Les PME jouent un rôle économique plus important au Québec qu'ailleurs au Canada et aux États-Unis. Elles doivent se moderniser et hausser leur productivité pour participer davantage au bilan des exportations québécoises.

C'est que le Québec doit absolument hausser le solde de sa balance commerciale. Les exportations de biens et services, qui comptaient pour 51% du produit intérieur brut (PIB) québécois en 2006, n'en représentent plus que 45,8% aujourd'hui.

Le Québec réalise ainsi 20 milliards de ventes à l'étranger de moins qu'il y a cinq ans. L'objectif, ambitieux, de Nicolas Marceau est de ramener à 55% la part des exportations dans le calcul du PIB québécois. Ce qui se réalisera dans un horizon beaucoup plus lointain que 2016-2017, admet toutefois le ministre.

Les surplus comme levier

Enfin, le dernier grand axe de la politique économique du ministre mise sur l'abondance des surplus d'énergie que produira Hydro-Québec au cours des 10 prochaines années.

À court terme, soit d'ici trois ans, le ministre Marceau est confiant de générer pour 1,6 milliard de dollars de nouveaux investissements d'entreprises qui voudront profiter de tarifs d'électricité préférentiels, en deçà du tarif L de 4,6 cents le kilowattheure, accordés aux entreprises énergivores.
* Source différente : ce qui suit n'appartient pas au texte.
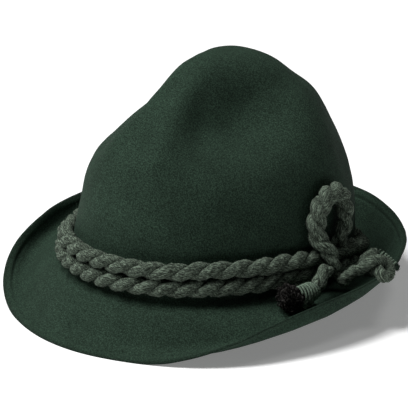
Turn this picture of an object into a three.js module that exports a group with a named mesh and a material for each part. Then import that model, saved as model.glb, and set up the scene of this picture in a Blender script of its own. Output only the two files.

«On a des surplus. On peut voir ça comme un problème ou une opportunité. On veut faire du démarchage international avec une grille de tarifs compétitive et claire, et non pas avec des tarifs discrétionnaires comme c'est le cas présentement», observe Nicolas Marceau.

Est-ce que les contribuables québécois, qui doivent subir des hausses de tarifs résidentiels et financer l'achat de surplus par Hydro aux producteurs d'énergie éolienne, vont souscrire à ce que l'on vende au rabais l'électricité à de nouveaux acteurs industriels?

«On parle de 800 mégawatts qui vont être achetés pour financer le développement de l'industrie éolienne au Québec, comparativement à des surplus qui vont atteindre 50 térawattheures dans les 10 prochaines années. C'est marginal, mais une chose est certaine, la vente de nos surplus à un prix avantageux n'entraînera aucune hausse de tarifs», assure Nicolas Marceau.